I often need to do that with pitch markers if I change the song structure. I found out you can select multiple markers and drag them all at once.




That's the point - I couldn't find a way to drag group of markers to a new position (is there any?) so tried the CUT SPECIAL function. Oddly it cuts all the markers between selected markers as well.
2014/11/08 19:08:12
scook
Notice the timeline after making the marker selection. I believe "Cut Special" is operating on the timeline selected.
2014/11/08 19:37:36
Anderton
Afrodrum
That's the point - I couldn't find a way to drag group of markers to a new position (is there any?) so tried the CUT SPECIAL function. Oddly it cuts all the markers between selected markers as well.



Sorry, I didn't remember correctly (didn't have SONAR on front of me) - I cut or copied and pasted, not dragged.
 
scook is correct that this is time-line based. I don't know of any way to select non-consecutive markers, you have to select a range.
 
For example, suppose you have markers at the beginning of measures 20, 21, and 22. Now suppose you select in the timeline above the track view from measures 19 to 23, then copy special and select only markers.
 
Now if you place the now time on measure 29 and paste, there will be markers at measures 30, 31, and 32.
2014/11/08 20:04:49
Afrodrum
scook
Notice the timeline after making the marker selection. I believe "Cut Special" is operating on the timeline selected.
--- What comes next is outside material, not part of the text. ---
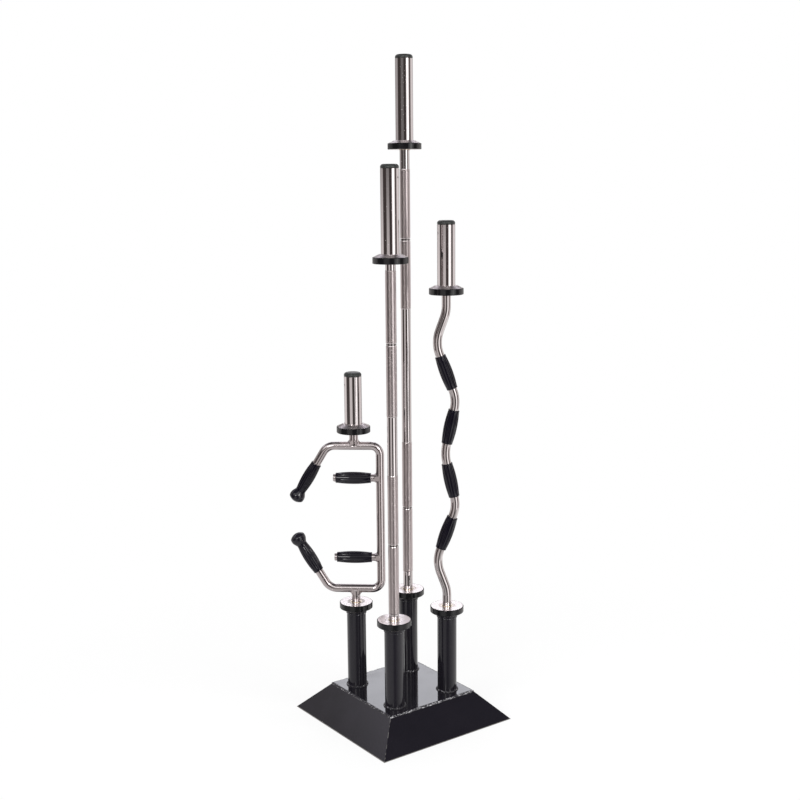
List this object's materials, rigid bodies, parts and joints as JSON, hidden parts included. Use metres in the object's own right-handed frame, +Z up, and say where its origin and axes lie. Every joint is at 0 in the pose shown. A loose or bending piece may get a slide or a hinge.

I can't figure out what you mean. Can you cut two markers without affecting markers between those two?
2014/11/08 20:29:24
Afrodrum
Anderton
 
For example, suppose you have markers at the beginning of measures 20, 21, and 22. Now suppose you select in the timeline above the track view from measures 19 to 23, then copy special and select only markers.
 
Now if you place the now time on measure 29 and paste, there will be markers at measures 30, 31, and 32.




Thanks. In your example you still deal with consecutive number. In any Windows software (unless you want use "paste") delete function and cut function are identical. Why would that be different in Sonar ?  I find the ability to move selected markers very useful. In my projects markers often represent the chord structure of a song and I need to be able to change it quickly.
2014/11/08 21:04:36
Anderton
Afrodrum
Thanks. In your example you still deal with consecutive number.

 
Yes, as I said in that post "I don't know of any way to select non-consecutive markers, you have to select a range."
 
I find the ability to move selected markers very useful. In my projects markers often represent the chord structure of a song and I need to be able to change it quickly.



The only workaround I can think of is to copy a range of markers, then delete the ones you don't want.
 
I take a different approach that doesn't use markers. I created a "chord library" of single-chord audio files (major, minor, 7th, 6th, dim, aug, etc. etc.) that I drag into a project to define a song's chord progression. I move these around to define changes in the chord progression, and there are some other advantages (like non-contiguous selection and grouping).
2014/11/09 16:28:49
Afrodrum
Chord Library is a tool I yet have to embrace, thanks for the tip. Still it seems the way CUT SPECIAL works on markers is odd, I would rather consider it a bug.
 
2014/11/11 09:59:12
Atsuko
Anderton
 
I take a different approach that doesn't use markers. I created a "chord library" of single-chord audio files (major, minor, 7th, 6th, dim, aug, etc. etc.) that I drag into a project to define a song's chord progression. I move these around to define changes in the chord progression, and there are some other advantages (like non-contiguous selection and grouping).



Hi, Craig, could you elaborate more on this?
Thanks!!
2014/11/11 16:33:22
Anderton
Atsuko
Anderton
 
I take a different approach that doesn't use markers. I created a "chord library" of single-chord audio files (major, minor, 7th, 6th, dim, aug, etc. etc.) that I drag into a project to define a song's chord progression. I move these around to define changes in the chord progression, and there are some other advantages (like non-contiguous selection and grouping).



Hi, Craig, could you elaborate more on this?
Thanks!!




Sure. I'll try to make a long story short...I have sampled guitar chords from a '57 reissue Les Paul in 13 different chord shapes (major, minor, augmented, diminished, 7th, 6th, major 7th, 9th, etc. etc. ) and for all 12 keys. They live in the Media Browser, and I can call up the library from the drop-down menu. Each chord lasts about 5 seconds.
 
I dedicate two tracks, and bring chords into them alternately to create a chord progression. SONAR's browser is great because you can turn off "preview as loop" and "preview at host tempo," so you can play a project and then when you're looking for the right "next chord," just click until something sounds right. There have been a couple songs where I was happy enough with the sound of the chords I didn't play a "real" part. Here's a good example of a song that was written entirely using the chord library, and all the rhythm guitar power chords are the library chords with a little distortion:
 
http://www.youtube.com/watch?v=RuE55rwiQ9s
 
The hardest part is getting really good samples of the chords, but I have a cool trick for that...another story, for another time 
2014/11/11 19:04:44
John
Ah there lives a progressive rocker underneath it all. Progressive rock is the thinking man's rock!